Václav Hurt as a young man
Václav Hurt as a young man
zdroj: archiv pamětníka

Václav Hurt was born on May 11, 1957 in Čáslav, but he spent his childhood in the mountain hamlet Hořejší Herlíkovice in the Krkonoše Mountains where his parents worked as administrators of a leisure resort ran by the Evangelical Church of Czech Brethren. In 1976-1981 he studied at the Komenský Evangelical Faculty of Theology. During his studies he married Ursula Weissová and they gradually had four children. After his first placement as a pastor in Merklín he tried to organize various meetings and thus to foster a sense of community among young evangelical believers. As a consequence, he was being regularly summoned to interrogations by the StB and eventually in 1985 the authorities annulled his permission to serve as a pastor. For several months he then worked as worker in a bakery and in a brickworks before he was sent to the other end of the country, to Hrabová, where he was able to serve the believers again. However, he was not deterred by the pressure and he continued meeting people who were actively struggling against the communist regime.
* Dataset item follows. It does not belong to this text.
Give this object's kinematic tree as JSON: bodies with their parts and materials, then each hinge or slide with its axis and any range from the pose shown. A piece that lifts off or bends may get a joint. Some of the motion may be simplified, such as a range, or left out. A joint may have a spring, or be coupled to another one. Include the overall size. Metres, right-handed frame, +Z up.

Václav was among the participants of the protest rally in Národní Street in Prague which took place on November 17, 1989 and which marked the fall of the communist regime. Together with other people he then established the Civic Forum in Hrabová and he served as an evangelical pastor there until 1999. Subsequently he served in Bošín, then again in Mladá Boleslav and from 2012 he serves in Litomyšl. As an army chaplain he also took part in the SFOR II mission in Bosnia at the turn of the millennium and for several years he and his wife have been devoting their time to foster care for abandoned babies in order to prevent them from developing problems stemming from their stay in an institutional care facility.